Does the inclusion $A \subset B$ for closed densely defined operators $A$ and $B$ imply $A=B$?

Question

Let $H,G$ be a Hilbert spaces and $A: \mathcal D (A) \subset G \to H \ $ be a densely defined operator with domain $\mathcal D (A) \ $. Assume there is an operator $B: \mathcal D (B) \subset G \to H$ which is an extension of $A$. i.e. $\mathcal D (A) \subset \mathcal D (B) \ $.

Assume both operators $A,B$ are closed. Can we conclude that $A=B$?

So far I tried the following: Let $x \in \mathcal D (B)$. Since $\mathcal D (B)$ is dense there is a sequence $(x_n)$ in both domains such that $x_n \to x$ and since $B$ is closed we have $\lim_n Bx_n=Bx$. Since every $x_n$ is also in the domain of $A$ we conclude that $(Ax_n)$ converges. Hence $x$ is in the domain of the closure of $A$ but this the same as the domain of $A$ since $A$ is closed.

Answer 1

If $A : \mathcal{D}(A)\subset\mathcal{H}\rightarrow\mathcal{H}$ is a densely-defined, closed, symmetric linear operator on a complex Hilbert space $\mathcal{H}$, then the adjoint $A^*$ is a densely-defined closed linear operator, and one has the graph inclusion $\mathcal{G}(A)\subseteq\mathcal{G}(A^*)$, and the following orthogonal decomposition in $\mathcal{H}\times\mathcal{H}$:

$$ \mathcal{G}(A^*)=\mathcal{G}(A)\oplus\mathcal{D}_{-}\oplus\mathcal{D}_{+}, $$

where $\mathcal{D}_{\pm}$ are the restrictions of $A^*$ to $\mathcal{N}(A^*\pm iI)$, respectively. So, if $A$ is symmetric, but not selfadjoint, then $A$ has a proper closed extension $A^*$.
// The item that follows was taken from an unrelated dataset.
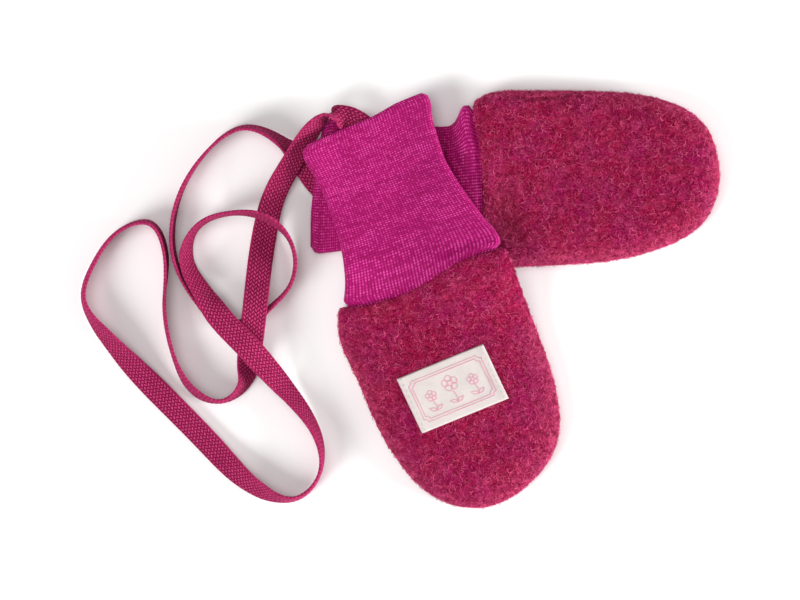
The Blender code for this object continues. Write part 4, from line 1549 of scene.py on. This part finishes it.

For example, define the operator $Lf=-if'$ on $\mathcal{D}(L)\subset L^2[0,1]$ consisting of functions $f \in L^2[0,1]$ that are equal a.e. to absolutely continuous functions $f$ with $f'\in L^2$ and $f(0)=f(1)=0$. $L : \mathcal{D}(L)\subset L^2\rightarrow L^2$ is a closed, densely-defined, symmetric operator that is not selfadjoint. The domain of $L^*$ is the same as that of $L$, except without the endpoint restrictions. Both $L$ and $L^*$ are closed and densely-defined, and $L^*$ is a proper extension of $L$.

Answer 2

The conjecture is not true.

As a counterexample, we choose $G=H=C([-1,1])$, $\mathcal D(A)=C^1([-1,1])$, and $A$ as the derivative operator $Af = f'$.

$\newcommand\span{\rm span}$ $\newcommand\abs{\,\mathrm{abs}}$ Then it can be shown that $A$ is a closed operator, see here. Also, $\mathcal D(A)$ is dense in $G$. Let's construct an extension $B$ of $A$. We set $$\mathcal D(B)= D(A)+\span(\abs)\subset C([-1,1])$$ (with $\abs(x) = |x|$) which is strictly larger than $\mathcal D(A)$.

Now we can define $B$ via $$ B(f+\alpha\abs) = Af = f'. $$

It remains to show that $B$ is a closed operator. Let $g_n\in C^1([-1,1]),\alpha_n\in\mathbb R$ be sequences such that $$ g_n+\alpha_n\abs\to g\in C([-1,1]), \quad Ag_n = B(g_n+\alpha_n\abs) \to h\in C([-1,1]). $$ Note that $g_n(0)\to g(0)$ as $n\to\infty$. Using $$ g_n(x) = g(0)+\int_0^x (Ag_n)(s) \mathrm ds $$ it can be seen that $g_n$ is a Cauchy-Sequence in $C([-1,1])$. Therefore there exists $g_0\in C([-1,1])$ such that $g_n\to g_0$.

Now (with $Ag_n\to h$) we can use the closedness of $A$ and conclude that $Ag_0=h$ and $g_0\in C^1([-1,1])$. This implies $\alpha_n\to0$ and therefore $g_0=g$. It follows that $g\in \mathcal D(B)$ and $Bg=h$.

To summarize, we have constructed operators $A,B$ satisfying the requirements from the question and with $A\subset B$, but $A\neq B$.